### Aim of the task
From the listing below, copy only the lines from the line that contains "front to back." to the line that contains "obj.matrix_parent_inverse = Matrix.Identity(4)", counting those two lines as part of the copy.
Start of Supplied material
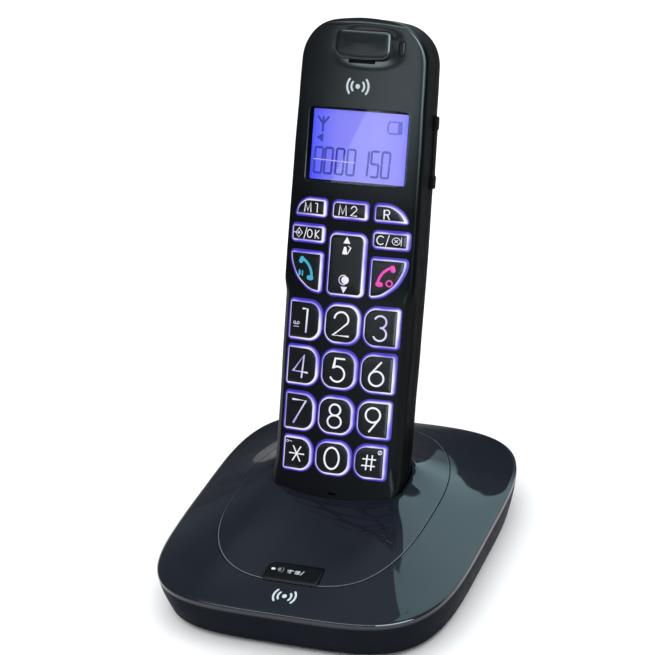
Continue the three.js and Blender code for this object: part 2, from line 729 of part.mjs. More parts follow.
function pagePieces() {
  const tile = shared(upright(pageOutline(0), PAGE.low, 40), raisedForm);
  const stem = upright(circle(0, -47, 1.6, 12), PAGE.stem, PAGE.low + 1);
  const ledHole = upright(circle(PAGE_LED.x, PAGE_LED.y, PAGE_LED.radius + GAP, 12), 0, 60);
  const led = shared(
    upright(circle(PAGE_LED.x, PAGE_LED.y, PAGE_LED.radius, 12), PAGE.low + 1, 40),
    baseForm(-PAGE.proud - PAGE_LED.proud, BASE.foot.z),
  );
  return [
    part("page_button", "handset", cut(joined(tile, stem), ledHole)),
    part("page_led_lens", "clear", led),
  ];
}

function baseBottomCover() {
  const inset = BASE.wall + 0.5;
  const outline = ringAngles.map((angle) => {
    const point = levelPoint(angle, BASE.foot, inset);
    return new THREE.Vector2(point.x, point.y);
  });
  const top = BOTTOM.low + BOTTOM.thickness;
  const plate = upright(outline, BOTTOM.low, top);
  const posts = [[-20, -40], [20, -40], [-20, 36], [20, 36]].map(([x, y]) =>
    upright(circle(x, y, 2, 8), top - 0.5, BASE_BOARD.low - GAP));
  const screwHoles = corners.flatMap(([, sideX, sideY]) => [
    upright(circle(sideX * BASE_SCREW.x, sideY * BASE_SCREW.y, BASE_SCREW.shank + GAP, 10), 0, 10),
    upright(circle(sideX * BASE_SCREW.x, sideY * BASE_SCREW.y, BASE_SCREW.head + GAP, 12), 0, BOTTOM.low + 1.3),
  ]);
  const footRecesses = corners.map(([, sideX, sideY]) =>
    upright(circle(sideX * FOOT.x, sideY * FOOT.y, FOOT.radius + GAP, 16), 0, BOTTOM.low + FOOT.recess));
  return part("base_bottom_cover", "base", cut(joined(plate, ...posts), ...screwHoles, ...footRecesses));
}

function baseBoard() {
  const { halfWidth, front, back, low, thickness } = BASE_BOARD;
  const board = block(-halfWidth, halfWidth, front, back, low, low + thickness);
  const pageSwitch = block(-3, 3, -50, -44, low + thickness - 0.2, PAGE.stem - 1.1);
  return part("base_circuit_board", "board", joined(board, pageSwitch));
}

function baseChargeContacts() {
  return [["left", -1], ["right", 1]].map(([name, side]) => {
    const { x, halfWidth, y, halfDepth } = CONTACT;
    const tip = HANDSET.bottom - GAP;
    const blade = facing(rounded([
      [side * x - halfWidth, tip - 8.5, 0],
      [side * x + halfWidth, tip - 8.5, 0],
      [side * x + halfWidth, tip, 0.8],
      [side * x - halfWidth, tip, 0.8],
    ]), y - halfDepth, y + halfDepth);
    return part(`base_charge_contact_${name}`, "metal", blade);
  });
}

function jacks() {
  const line = LINE_JACK;
  const lineX = (line.left + line.right) / 2;
  const lineZ = (line.low + line.high) / 2;
  const { halfWidth, halfHeight, depth } = LINE_SOCKET;
  const lineSocket = cut(
    block(line.left, line.right, line.front, line.back, line.low, line.high),
    block(
      lineX - halfWidth, lineX + halfWidth, line.back - depth, line.back + 2,
      lineZ - halfHeight, lineZ + halfHeight,
    ),
    block(lineX - 2, lineX + 2, line.back - depth, line.back + 2, lineZ - halfHeight - 1, lineZ),
  );
  const dc = DC_JACK;
  const dcX = (dc.left + dc.right) / 2;
  const dcZ = (dc.low + dc.high) / 2;
  const barrel = facing(circle(dcX, dcZ, DC_SOCKET.radius, 20), dc.back - DC_SOCKET.depth, dc.back + 2);
  const pin = facing(circle(dcX, dcZ, DC_SOCKET.pin, 10), dc.back - DC_SOCKET.depth - 1, dc.back - 1);
  const dcSocket = joined(
    cut(block(dc.left, dc.right, dc.front, dc.back, dc.low, dc.high), barrel), pin,
  );
  return [part("line_jack", "socket", lineSocket), part("dc_jack", "socket", dcSocket)];
}

function feetAndScrews() {
  return corners.flatMap(([name, sideX, sideY]) => {
    const foot = upright(
      circle(sideX * FOOT.x, sideY * FOOT.y, FOOT.radius, 16), 0, BOTTOM.low + FOOT.recess - GAP,
    );
    const { x, y, head, headDepth, shank, length } = BASE_SCREW;
    const fastener = geometryFrom(screw(head, headDepth, shank, length));
    fastener.translate(sideX * x, sideY * y, BOTTOM.low);
    return [
      part(`rubber_foot_${name}`, "rubber", foot),
      part(`base_screw_${name}`, "steel", solidFrom(fastener)),
    ];
  });
}

// ---------------------------------------------------------------- the phone

const handset = new THREE.Group();
handset.add(
  frontCover(),
  rearCover(),
  ...displayPieces(),
  ...earpiecePieces(),
  ...electronics(),
  ...keys(),
  volumeRocker(),
  batteryCell(1),
  batteryCell(2),
  ...batteryContacts(),
  batteryCover(),
  ...handsetScrews(),
  ...handsetChargeContacts(),
  ...baseChargeContacts(),
);
handset.rotation.x = -HANDSET.lean;
handset.position.y = HANDSET.frontY;

const phone = new THREE.Group();
phone.add(
  handset,
  baseTopCover(),
  cradleInsert(),
  ...pagePieces(),
  baseBottomCover(),
  baseBoard(),
  ...jacks(),
  ...feetAndScrews(),
);

// The origin goes under the middle of the whole phone, front to back.
phone.updateMatrixWorld(true);
const extent = new THREE.Box3().setFromObject(phone, true);
phone.position.y = -(extent.min.y + extent.max.y) / 2;

const object = new THREE.Group();
object.add(phone);

export default object;
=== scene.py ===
import json
import math

import bmesh
import bpy
from mathutils import Matrix, Vector
from mathutils.bvhtree import BVHTree
from mathutils.geometry import tessellate_polygon


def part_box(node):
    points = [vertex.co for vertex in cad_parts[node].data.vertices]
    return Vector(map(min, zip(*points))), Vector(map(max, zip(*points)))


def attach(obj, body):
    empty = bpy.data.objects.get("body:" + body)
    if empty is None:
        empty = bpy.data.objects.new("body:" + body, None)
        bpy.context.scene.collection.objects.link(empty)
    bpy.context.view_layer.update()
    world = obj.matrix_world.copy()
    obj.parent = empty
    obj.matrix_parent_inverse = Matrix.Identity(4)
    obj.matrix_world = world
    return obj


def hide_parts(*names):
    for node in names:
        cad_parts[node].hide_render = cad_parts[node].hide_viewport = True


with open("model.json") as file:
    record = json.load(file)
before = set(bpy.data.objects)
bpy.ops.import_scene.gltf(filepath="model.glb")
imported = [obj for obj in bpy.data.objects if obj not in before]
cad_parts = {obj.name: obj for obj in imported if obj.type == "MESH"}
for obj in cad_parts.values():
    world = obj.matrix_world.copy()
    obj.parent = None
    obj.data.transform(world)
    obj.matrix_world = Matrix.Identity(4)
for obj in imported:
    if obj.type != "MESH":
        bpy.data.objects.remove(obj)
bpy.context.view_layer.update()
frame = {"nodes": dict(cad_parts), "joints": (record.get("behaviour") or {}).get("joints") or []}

scene = bpy.context.scene

# ---------------------------------------------------------------- places and sizes

MM = 0.001  # lengths below are in millimetres

# The base is centred under its own top cover. The handset has its own frame: x across, y from its
# front to its back, z up along it, leaning back as its lift joint says.
base_low, base_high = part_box("base_top_cover")
BASE_Y = (base_low.y + base_high.y) / 2 / MM
lift = next(joint for joint in frame["joints"] if joint["name"] == "handset_lift")
LEAN = math.atan2(lift["axis"][1], lift["axis"][2])
HANDSET_FRONT_Y = -21.4
BASE_PLACE = Matrix.Translation((0, BASE_Y * MM, 0))
HANDSET_PLACE = Matrix.Translation((0, (BASE_Y + HANDSET_FRONT_Y) * MM, 0)) @ Matrix.Rotation(-LEAN, 4, "X")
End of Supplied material
### Response to the task
// The origin goes under the middle of the whole phone, front to back.
phone.updateMatrixWorld(true);
const extent = new THREE.Box3().setFromObject(phone, true);
phone.position.y = -(extent.min.y + extent.max.y) / 2;

const object = new THREE.Group();
object.add(phone);

export default object;
=== scene.py ===
import json
import math

import bmesh
import bpy
from mathutils import Matrix, Vector
from mathutils.bvhtree import BVHTree
from mathutils.geometry import tessellate_polygon


def part_box(node):
    points = [vertex.co for vertex in cad_parts[node].data.vertices]
    return Vector(map(min, zip(*points))), Vector(map(max, zip(*points)))


def attach(obj, body):
    empty = bpy.data.objects.get("body:" + body)
    if empty is None:
        empty = bpy.data.objects.new("body:" + body, None)
        bpy.context.scene.collection.objects.link(empty)
    bpy.context.view_layer.update()
    world = obj.matrix_world.copy()
    obj.parent = empty
    obj.matrix_parent_inverse = Matrix.Identity(4)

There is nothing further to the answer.